In December, the White House announced that beginning January 1, 2026, national parks will stop honoring free admission to visitors on Martin Luther King, Jr. Day and on Juneteenth, and will instead begin honoring free admission to visitors on Flag Day/President Trump’s Birthday, both being on June 14.

Derrick Johnson, President and CEO of the NAACP, responded, “Trump is doing what he usually does. He seeks to distract and divide us by undermining progress attributed to the Black community. By doing this, he’s hoping we’ll forget about his failures on the economy. But we’re not buying it.”

The official account of the NAACP added: “Removing free access to the National Parks on MLK Jr. Day and Juneteenth is exactly as racist as you think it is.”

With MLK Jr. Day being honored in most states on Monday, January 19, 2026, California Governor Gavin Newsom — a unrelenting Trump critic — announced today on social media: “BREAKING: As Donald Trump cancels free admission to National Parks on MLK Day, California will be offering FREE entry at more than 200 participating state parks. Honor MLK. Get outdoors. And stick it to an old man with a fragile ego.”
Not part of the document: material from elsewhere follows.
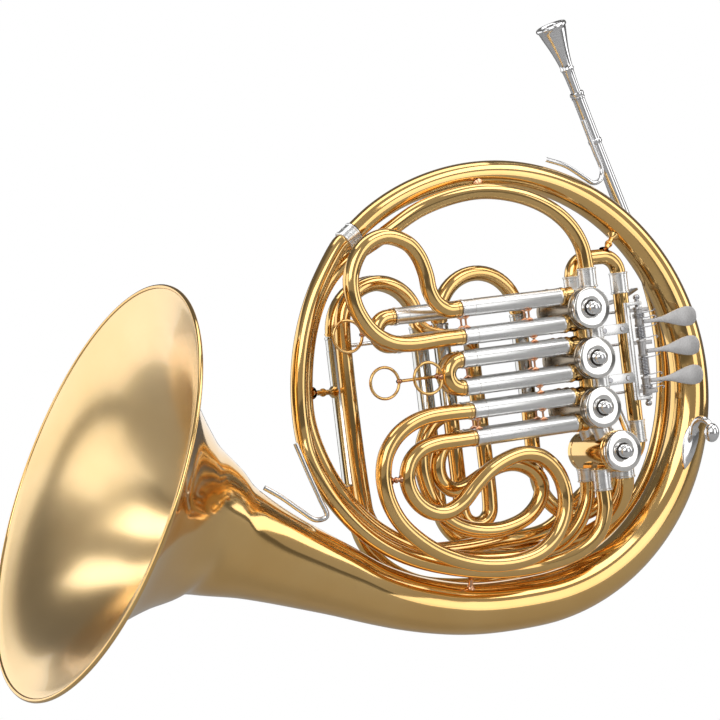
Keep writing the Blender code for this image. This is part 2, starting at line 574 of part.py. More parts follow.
def paddle_outline(z):
    """Arm and touch-piece of a lever, seen from the front: a slim arm that widens to a rounded spoon."""
    half = [(ROD_X + 3.0, 1.4), (ROD_X + 14.0, 1.7), (ROD_X + 24.0, 3.6), (ROD_X + 34.0, 6.6),
            (ROD_X + 41.0, 7.8), (ROD_X + 46.5, 7.2), (ROD_X + 49.5, 4.2), (ROD_X + 50.2, 0.0)]
    upper = [(ROD_X, 1.4)] + half
    lower = [(x, -h) for x, h in reversed(upper[:-1])]
    return [(x, z + h) for x, h in upper] + [(x, z + h) for x, h in lower]


def build_links():
    for number, z in enumerate(LINK_Z, 1):
        tail_x = ROD_X + TAIL_REACH
        link = cylinder("link_%d" % number, (VALVE_X + PIVOT_X, LINK_Y + 3.0, z),
                        (tail_x - 2.1, LINK_Y + 0.8, z), 1.1, "steel", sides=8)
        move_origin(link, (tail_x, LINK_Y, z))


def build_thumb_lever():
    """Thumb key, its upright shaft behind the valves and the arm that works the change valve."""
    x, y = 108.5, 23.0
    reach = 28.0
    arm_z = -44.8
    shaft = cylinder("thumb_lever", (x, y, arm_z - 4.0), (x, y, 72.0), 2.0)
    key = plate("key", [(x, 58.5), (x + 22.0, 62.5), (x + 38.2, 69.6), (x + 37.5, 71.2), (x + 21.4, 64.5),
                        (x, 61.5)], y - 1.0, 11.0, group=GUIDES)
    arm = box("arm", (x - 1.2, y, arm_z - 1.8), (x + 1.2, y + reach + 2.0, arm_z + 1.8), group=GUIDES)
    thumb = boolean(shaft, [key, arm], "UNION", "lever")
    move_origin(thumb, (x, y, 0.0))
    link = cylinder("link_change", (CHANGE_X - PIVOT_X, LINK_Y + 3.0, arm_z), (x - 3.0, y + reach, arm_z),
                    1.1, "steel", sides=8)
    move_origin(link, (x, y + reach, arm_z))


# ---- mouthpiece, braces and hook ----------------------------------------------
def build_mouthpiece():
    top = RECEIVER_TOP
    receiver = [(5.6, 0.0), (5.6, -4.0), (4.9, -5.0), (4.9, -44.0), (2.6, -44.0), (4.35, 0.0)]
    turned("receiver", receiver, top, RECEIVER_AXIS, "bright", steps=16)
    shank = [(8.6, 56.0), (10.6, 57.0), (12.4, 56.4), (12.7, 55.0), (11.6, 53.2), (9.2, 46.0), (6.6, 33.0),
             (4.9, 19.5), (4.9, 18.0), (4.4, 17.0), (3.9, 0.0), (3.0, -20.0), (2.0, -20.0), (2.0, 20.0),
             (3.2, 32.0), (6.6, 46.0), (8.4, 53.0)]
    turned("mouthpiece", shank, top, RECEIVER_AXIS, "bright", steps=20)


def build_braces():
    pipe_brace = [(66.0, -1.0, 178.5), (84.0, 0.0, 172.0), (102.0, 4.0, 161.5), (111.0, 7.0, 157.2),
                  (119.5, 9.5, 159.5), (122.5, 11.0, 167.0), (117.5, 10.5, 183.0), (109.5, 9.0, 207.0)]
    tube("leadpipe_brace", smooth_route(pipe_brace, turn=20.0), 1.9, "bright")
    bell_brace = [(-203.0, -6.0, -41.0), (-191.0, -8.0, -50.0), (-178.0, -9.5, -61.5),
                  (-168.0, -11.5, -69.5), (-160.0, -13.5, -68.0), (-163.5, -13.8, -55.0),
                  (-169.0, -13.0, -38.0), (-176.5, -11.0, -12.0)]
    tube("bell_brace", smooth_route(bell_brace, turn=20.0), 1.9, "bright")


def build_hook():
    """Little-finger hook: a leaf-shaped saddle on the ring, a strap that curls forwards and a round end."""
    leaf = [(147.5, -75.3), (154.2, -69.3), (161.0, -58.3), (164.6, -49.0), (164.2, -43.5), (156.3, -42.0),
            (153.0, -45.0), (149.8, -50.5), (147.9, -57.0), (147.2, -66.4)]
    saddle = plate("saddle", leaf, -18.1, 1.6, group=GUIDES)
    strap = [(158.0, -18.6, -48.0), (159.6, -21.0, -41.0), (160.8, -26.0, -37.6), (162.6, -32.0, -37.8),
             (164.2, -35.4, -41.5), (164.8, -36.0, -47.0)]
    hook = tube("finger_hook", smooth_route(strap, turn=20.0), 2.4, None)
    knob = turned("knob", [(0.0, 7.6), (4.0, 5.7), (5.9, 0.0), (4.0, -5.7), (0.0, -7.6)], (164.8, -36.0, -48.2),
                  (0.1, 0.0, 1.0), None, steps=12, group=GUIDES)
    boolean(to_mesh(hook), [saddle, knob], "UNION", "bright")


clear_scene()
PARTS = make_collection("french_horn")
GUIDES = make_collection("cutters")
ferrule_end = build_bell()
build_body_tubes(ferrule_end)
build_valves()
build_slides()
build_levers()
build_links()
build_thumb_lever()
build_mouthpiece()
build_braces()
build_hook()
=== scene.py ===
"""The french horn's looks: fine surfaces, finishes, small fittings, studio and camera.

Places and sizes are in millimetres in the horn's own frame (origin at the middle of the ring,
+X away from the bell, +Z up, valve caps facing -Y) and are turned into metres by MM.
"""
import math

import bmesh
import bpy
from mathutils import Matrix, Vector


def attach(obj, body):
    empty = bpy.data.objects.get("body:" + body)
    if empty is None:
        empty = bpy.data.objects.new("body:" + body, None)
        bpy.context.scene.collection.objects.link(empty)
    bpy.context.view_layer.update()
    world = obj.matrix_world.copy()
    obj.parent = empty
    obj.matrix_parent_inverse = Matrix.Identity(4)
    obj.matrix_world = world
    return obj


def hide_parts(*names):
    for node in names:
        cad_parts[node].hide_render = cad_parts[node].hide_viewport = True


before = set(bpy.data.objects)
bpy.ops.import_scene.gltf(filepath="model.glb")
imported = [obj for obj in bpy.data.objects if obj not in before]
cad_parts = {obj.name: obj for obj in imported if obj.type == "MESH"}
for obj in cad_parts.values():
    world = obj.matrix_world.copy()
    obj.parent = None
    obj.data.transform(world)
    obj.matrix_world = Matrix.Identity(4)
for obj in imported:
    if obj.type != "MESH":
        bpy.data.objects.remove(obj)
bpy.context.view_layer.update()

MM = 0.001

# ---- driving dimensions, the same as the frame's ----------------------------------
RING_CENTRE = (8.5, 2.0)
RING_OUTER_R = 179.7
RING_BULGE = 4.0
TUBE_R = 6.0
SLEEVE_R = 6.6
BELL_RIM_CENTRE = Vector((-334.0, -13.0, -24.5))
BELL_RIM_R = 151.5
BELL_AXIS = Vector((-0.901, -0.047, 0.4305)).normalized()
BELL_WALL = 1.3
FRONT_Y = -33.0
MIDDLE_Y = -12.0
BACK_Y = 14.0
MAIN_Y = 28.0
VALVE_X = 62.5
VALVE_Z = (60.0, 22.0, -16.0)
CHANGE = (75.5, -51.0)
CASING_R = 16.0
CASING_FRONT_Y = -46.0
CASING_BACK_Y = 8.0
SLIDE_PAIRS = ((71.2, 50.3), (33.4, 12.5), (-5.4, -25.7))
SLEEVE_RIGHT_X = 45.8
F_SLEEVE_LEFT_X = (-41.0, -45.0, -41.0)
B_SLEEVE_LEFT_X = (-86.0, -38.0, -41.0)
ROD_X = 116.0
ROD_Y = -28.0
LEVER_Z = (44.5, 21.5, -1.5)
LINK_Z = (53.8, 28.2, -9.8)
LINK_Y = 13.5
TAIL_REACH = 7.7
RECEIVER_AXIS = Vector((-0.3275, -0.0732, 0.942)).normalized()
RECEIVER_TOP = Vector((109.5, 14.0, 230.0))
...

Note: President Trump has long had the National Parks system in his sights as a place to enact his anti-DEI agenda and also to increase profitability, charging the Secretary of the Interior with developing “a strategy to increase revenue and improve the recreational experience at national parks by appropriately increasing entrance fees and recreation pass fees for nonresidents in areas of the National Park System that charge entrance fees or recreation pass fees as defined in 16 U.S.C. 6801.” 
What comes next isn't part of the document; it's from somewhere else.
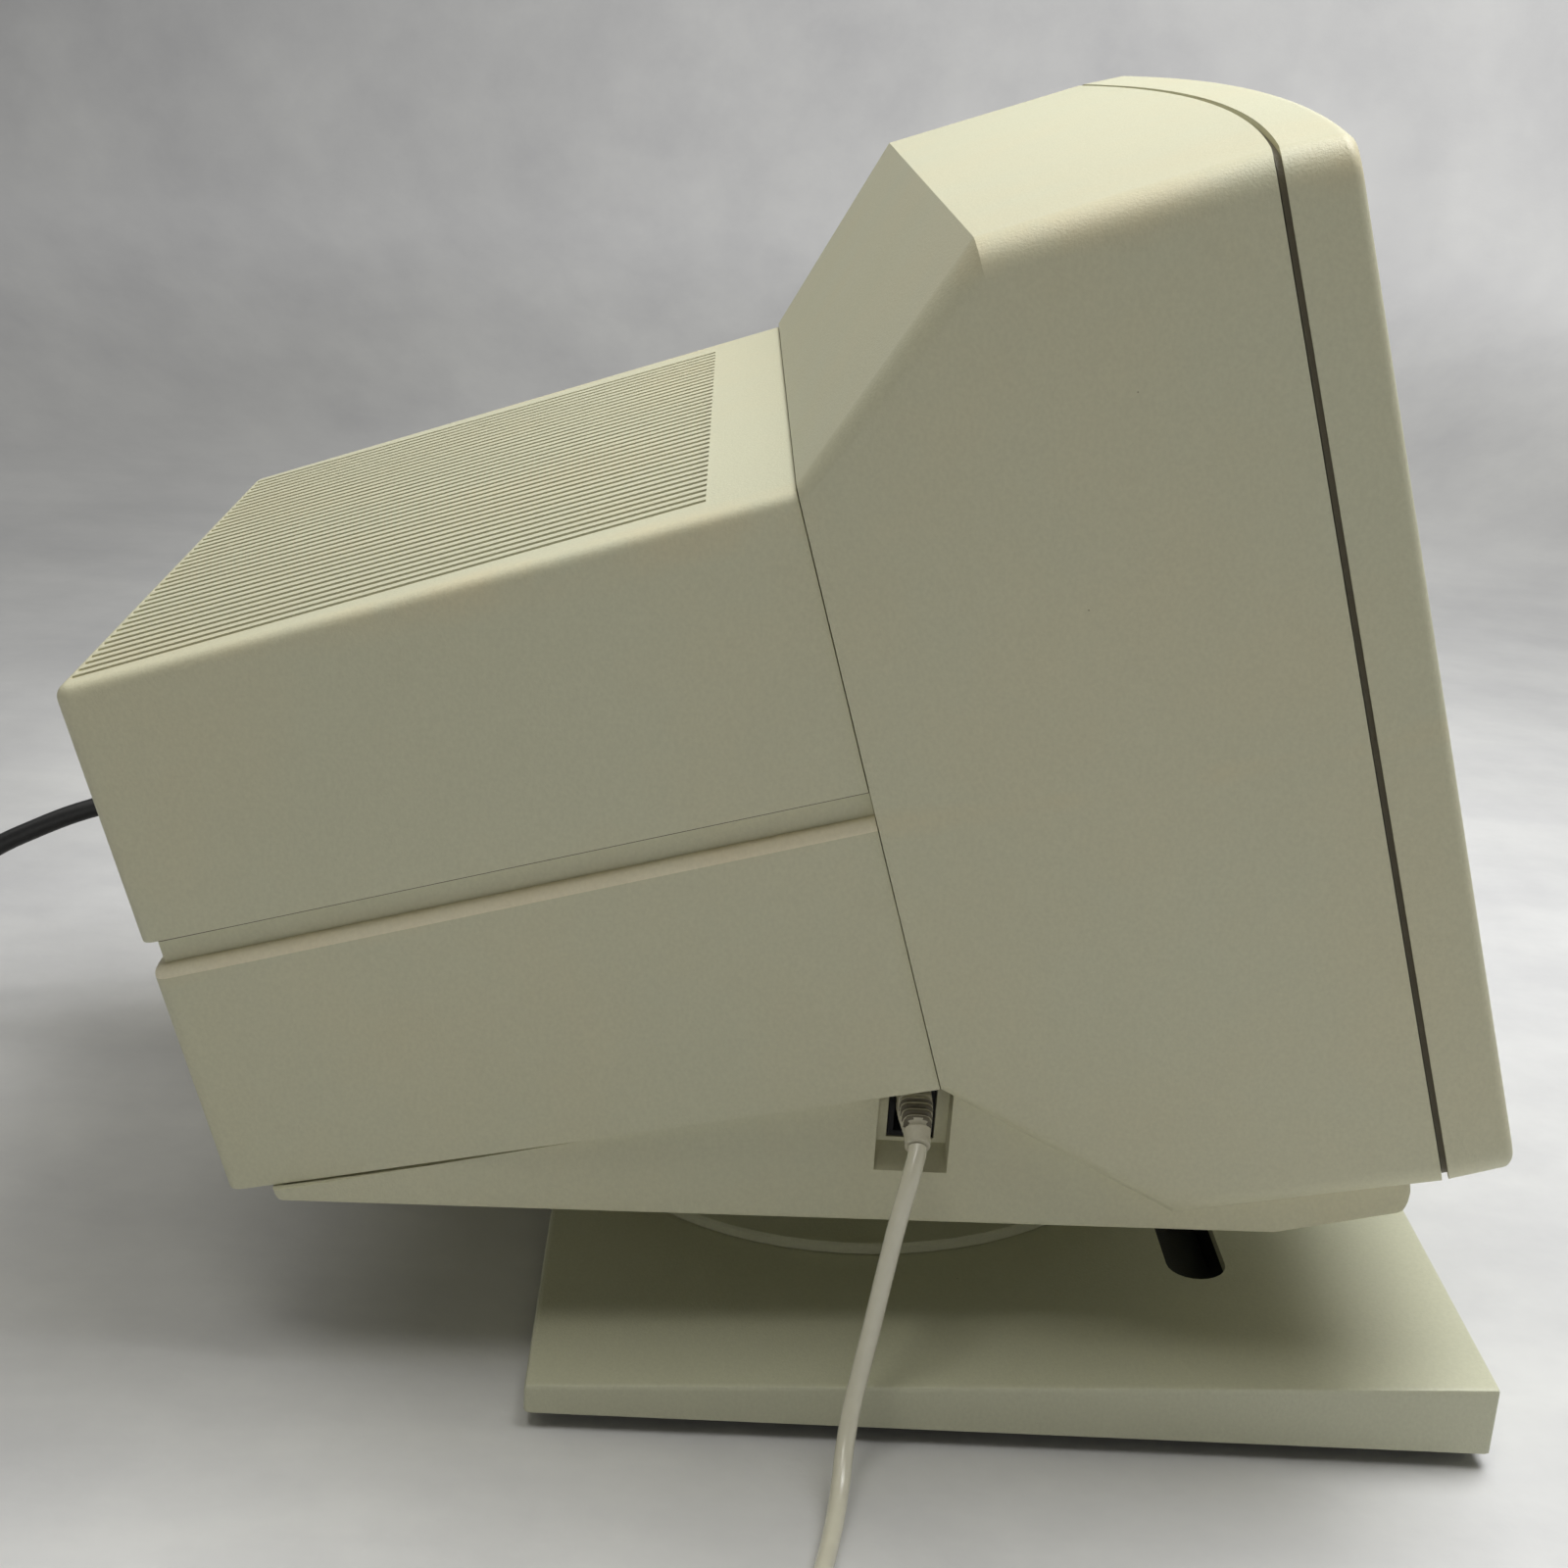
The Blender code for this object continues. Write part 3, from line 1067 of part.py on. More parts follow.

In July, Trump revoked the Presidential Memorandum of January 12, 2017 (Promoting Diversity and Inclusion in Our National Parks, National Forests, and Other Public Lands and Waters), which was designed to, according to President Obama: “ensure that all Americans have the opportunity to experience and enjoy our public lands and waters, that all segments of the population have the chance to engage in decisions about how our lands and waters are managed, and that our Federal workforce — not just the sites it manages — is drawn from the rich range of the diversity in our Nation.”